[Object modeling scripts]
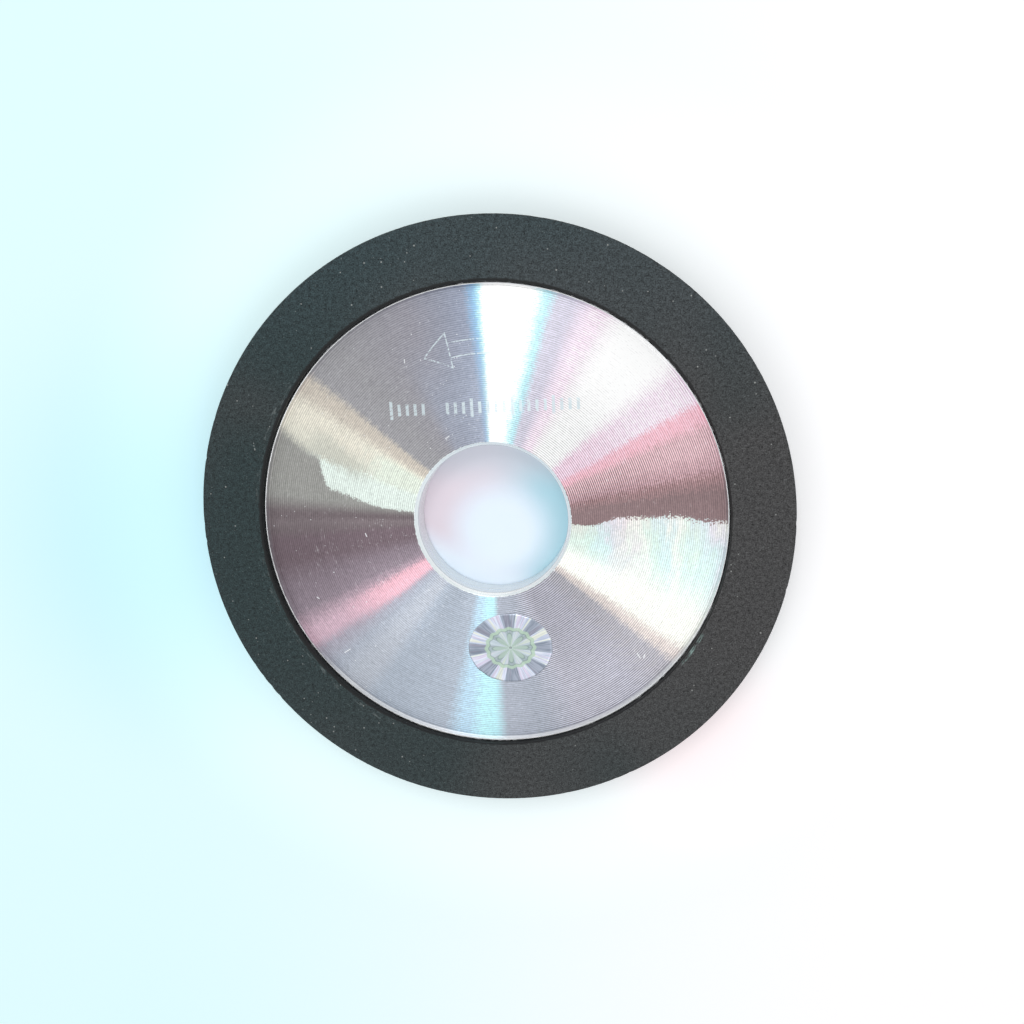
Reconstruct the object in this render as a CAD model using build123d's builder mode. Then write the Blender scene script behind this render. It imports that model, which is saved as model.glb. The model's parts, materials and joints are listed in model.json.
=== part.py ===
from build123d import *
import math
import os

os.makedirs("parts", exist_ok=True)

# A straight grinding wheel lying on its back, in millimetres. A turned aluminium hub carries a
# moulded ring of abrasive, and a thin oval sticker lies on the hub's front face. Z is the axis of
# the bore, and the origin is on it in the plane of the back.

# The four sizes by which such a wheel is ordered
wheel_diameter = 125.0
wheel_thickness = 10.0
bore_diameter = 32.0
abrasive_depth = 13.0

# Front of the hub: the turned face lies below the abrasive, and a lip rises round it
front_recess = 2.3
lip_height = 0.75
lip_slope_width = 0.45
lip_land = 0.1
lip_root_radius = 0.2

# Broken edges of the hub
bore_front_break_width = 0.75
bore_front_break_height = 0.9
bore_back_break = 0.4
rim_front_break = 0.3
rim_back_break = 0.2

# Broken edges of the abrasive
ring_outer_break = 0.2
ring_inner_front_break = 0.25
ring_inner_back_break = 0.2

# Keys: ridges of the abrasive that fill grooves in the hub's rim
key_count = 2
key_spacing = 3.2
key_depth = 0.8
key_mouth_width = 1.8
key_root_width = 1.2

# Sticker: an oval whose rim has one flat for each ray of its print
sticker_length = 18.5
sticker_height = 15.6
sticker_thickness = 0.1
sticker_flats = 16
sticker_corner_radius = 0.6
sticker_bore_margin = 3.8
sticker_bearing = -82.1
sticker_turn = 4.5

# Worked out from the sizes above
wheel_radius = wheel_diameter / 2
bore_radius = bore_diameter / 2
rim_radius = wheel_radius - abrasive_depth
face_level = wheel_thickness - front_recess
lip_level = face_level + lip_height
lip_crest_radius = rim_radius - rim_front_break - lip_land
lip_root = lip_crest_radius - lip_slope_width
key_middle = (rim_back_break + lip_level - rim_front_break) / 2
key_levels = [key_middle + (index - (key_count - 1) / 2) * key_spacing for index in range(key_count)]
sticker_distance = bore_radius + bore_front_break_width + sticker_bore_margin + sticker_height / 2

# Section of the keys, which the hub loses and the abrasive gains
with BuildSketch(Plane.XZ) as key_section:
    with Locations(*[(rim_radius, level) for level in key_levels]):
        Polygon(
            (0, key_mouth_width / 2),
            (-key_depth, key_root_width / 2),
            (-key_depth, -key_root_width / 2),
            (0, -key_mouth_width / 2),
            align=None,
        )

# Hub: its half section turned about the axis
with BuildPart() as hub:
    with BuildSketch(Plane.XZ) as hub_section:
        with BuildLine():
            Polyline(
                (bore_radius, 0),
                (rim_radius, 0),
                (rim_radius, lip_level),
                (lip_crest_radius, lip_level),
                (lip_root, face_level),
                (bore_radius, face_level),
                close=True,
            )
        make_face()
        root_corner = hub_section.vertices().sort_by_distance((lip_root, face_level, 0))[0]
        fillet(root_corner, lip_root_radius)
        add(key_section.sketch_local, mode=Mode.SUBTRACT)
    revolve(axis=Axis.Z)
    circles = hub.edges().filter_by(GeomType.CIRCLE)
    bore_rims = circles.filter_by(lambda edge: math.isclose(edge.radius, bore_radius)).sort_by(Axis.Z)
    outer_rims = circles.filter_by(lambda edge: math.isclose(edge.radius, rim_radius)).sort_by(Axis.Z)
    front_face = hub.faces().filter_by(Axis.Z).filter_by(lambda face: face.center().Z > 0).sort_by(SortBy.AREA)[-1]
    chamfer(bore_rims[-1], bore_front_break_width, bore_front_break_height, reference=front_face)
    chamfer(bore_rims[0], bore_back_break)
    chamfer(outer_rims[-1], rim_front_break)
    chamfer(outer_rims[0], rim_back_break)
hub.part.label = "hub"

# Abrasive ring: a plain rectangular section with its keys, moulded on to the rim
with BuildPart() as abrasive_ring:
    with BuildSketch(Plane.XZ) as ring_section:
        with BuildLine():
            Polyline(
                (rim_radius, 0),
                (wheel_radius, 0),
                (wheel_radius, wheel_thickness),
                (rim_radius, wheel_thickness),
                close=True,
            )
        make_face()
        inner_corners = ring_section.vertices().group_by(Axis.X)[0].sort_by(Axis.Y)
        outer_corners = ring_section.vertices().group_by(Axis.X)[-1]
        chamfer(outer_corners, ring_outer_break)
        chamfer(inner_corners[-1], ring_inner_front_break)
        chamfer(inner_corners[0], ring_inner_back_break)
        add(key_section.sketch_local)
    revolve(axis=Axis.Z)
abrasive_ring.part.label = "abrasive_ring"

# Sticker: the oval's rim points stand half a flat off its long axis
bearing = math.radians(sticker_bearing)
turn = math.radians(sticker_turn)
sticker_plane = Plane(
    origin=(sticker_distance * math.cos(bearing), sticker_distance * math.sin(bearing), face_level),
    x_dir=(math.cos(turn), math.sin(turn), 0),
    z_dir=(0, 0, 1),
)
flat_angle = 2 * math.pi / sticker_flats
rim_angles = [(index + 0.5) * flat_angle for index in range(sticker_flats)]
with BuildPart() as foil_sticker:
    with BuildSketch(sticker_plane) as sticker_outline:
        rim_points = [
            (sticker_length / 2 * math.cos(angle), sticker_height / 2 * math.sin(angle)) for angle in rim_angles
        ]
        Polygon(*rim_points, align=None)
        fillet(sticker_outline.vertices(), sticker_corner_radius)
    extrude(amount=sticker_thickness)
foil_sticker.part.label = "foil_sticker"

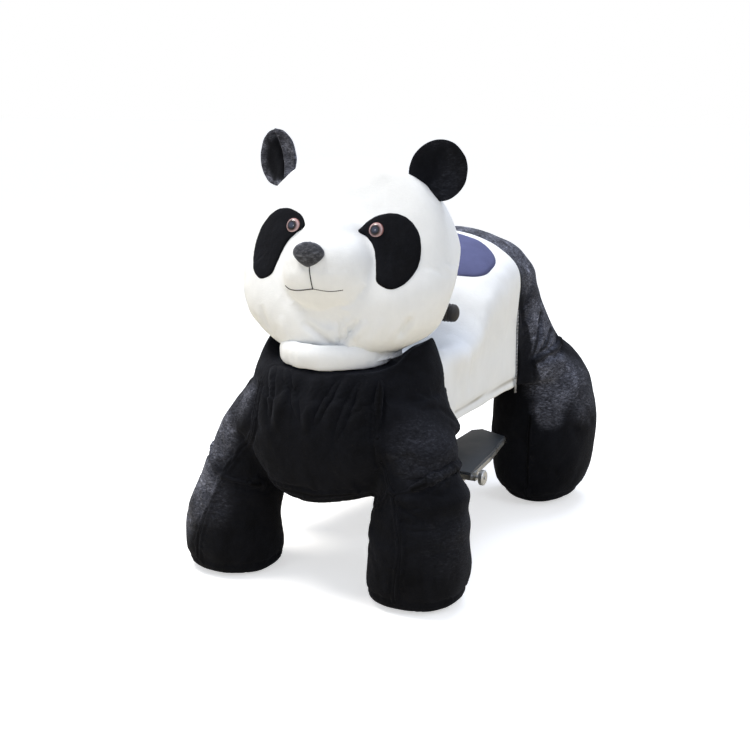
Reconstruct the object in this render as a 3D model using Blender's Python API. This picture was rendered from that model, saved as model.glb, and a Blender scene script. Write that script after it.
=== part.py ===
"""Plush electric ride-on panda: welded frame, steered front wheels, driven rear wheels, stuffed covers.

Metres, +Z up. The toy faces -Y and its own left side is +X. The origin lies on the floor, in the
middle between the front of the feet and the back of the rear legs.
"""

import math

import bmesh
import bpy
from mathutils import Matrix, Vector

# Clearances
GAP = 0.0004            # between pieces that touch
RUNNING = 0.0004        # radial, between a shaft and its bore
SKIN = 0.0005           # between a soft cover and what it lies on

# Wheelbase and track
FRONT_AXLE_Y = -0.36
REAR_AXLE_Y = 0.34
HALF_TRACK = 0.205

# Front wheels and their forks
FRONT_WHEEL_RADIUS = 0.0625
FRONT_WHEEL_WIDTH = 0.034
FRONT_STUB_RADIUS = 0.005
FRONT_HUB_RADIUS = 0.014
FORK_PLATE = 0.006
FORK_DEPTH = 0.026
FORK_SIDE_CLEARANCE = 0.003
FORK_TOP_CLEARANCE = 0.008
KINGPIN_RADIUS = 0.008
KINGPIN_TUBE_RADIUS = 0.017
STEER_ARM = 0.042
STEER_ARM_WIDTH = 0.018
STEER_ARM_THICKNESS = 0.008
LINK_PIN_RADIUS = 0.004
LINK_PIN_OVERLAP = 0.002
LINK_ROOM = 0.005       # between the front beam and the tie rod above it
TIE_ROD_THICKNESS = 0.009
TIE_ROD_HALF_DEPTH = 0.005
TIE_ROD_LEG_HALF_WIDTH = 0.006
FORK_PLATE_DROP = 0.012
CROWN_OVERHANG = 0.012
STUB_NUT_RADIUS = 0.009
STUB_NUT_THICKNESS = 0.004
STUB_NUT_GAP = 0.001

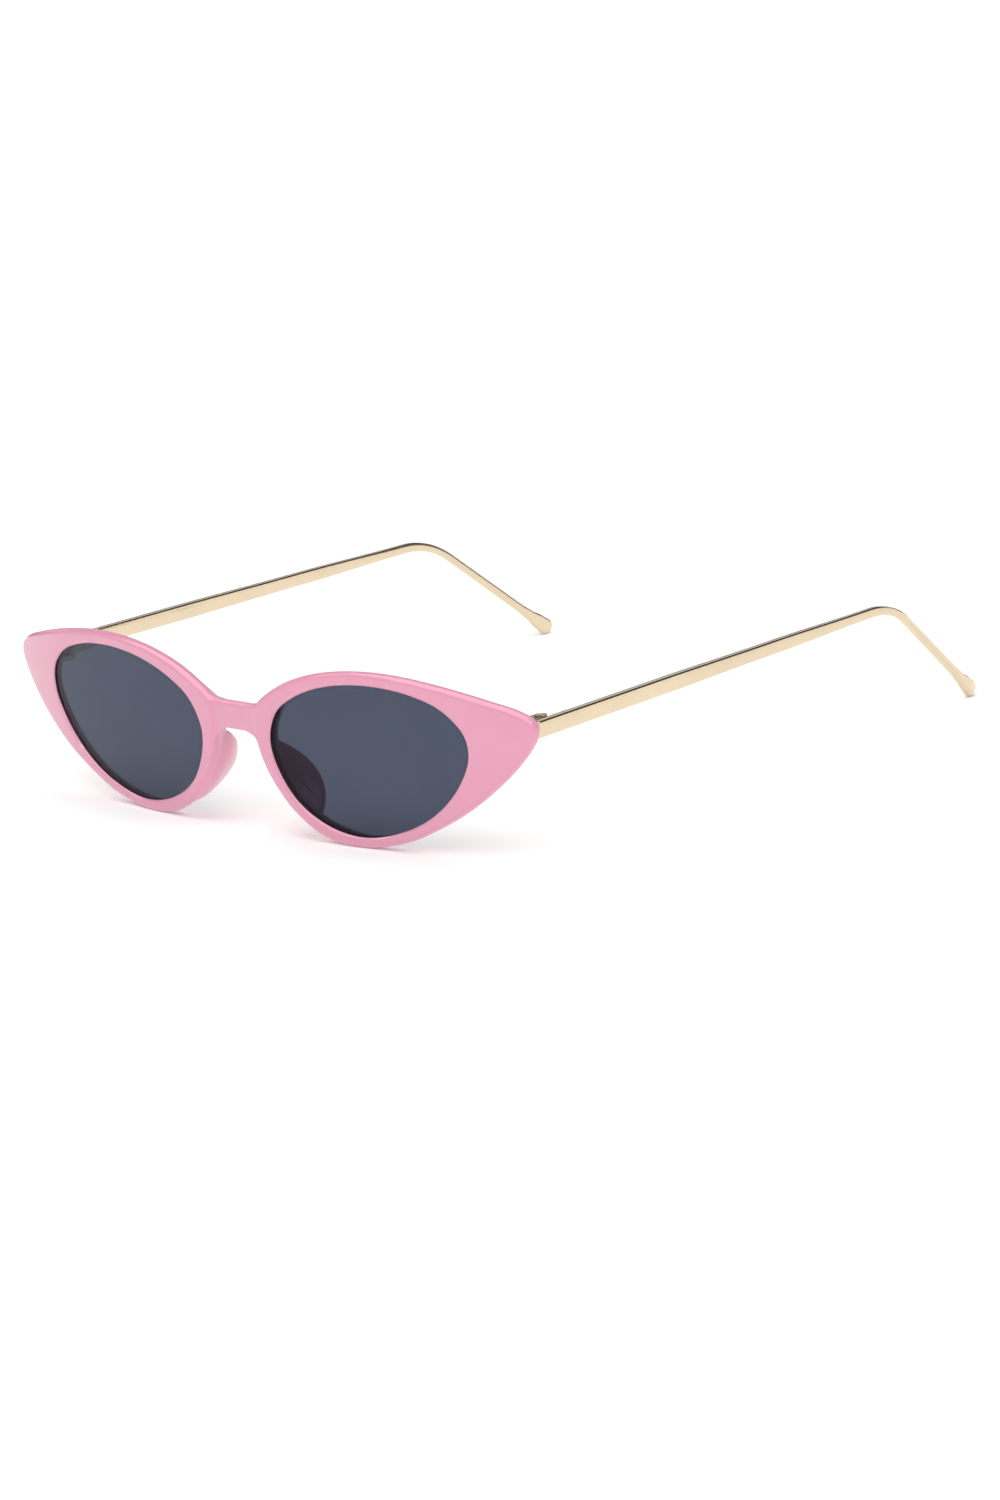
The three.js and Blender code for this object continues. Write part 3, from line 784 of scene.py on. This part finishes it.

Short task. Identify every line where the string "that" appears.

Task answer.
Reconstruct the object in this render as a CAD model using build123d's builder mode. Then write the Blender scene script behind this render. It imports that model, which is saved as model.glb. The model's parts, materials and joints are listed in model.json.
# Keys: ridges of the abrasive that fill grooves in the hub's rim
Reconstruct the object in this render as a 3D model using Blender's Python API. This picture was rendered from that model, saved as model.glb, and a Blender scene script. Write that script after it.
GAP = 0.0004            # between pieces that touch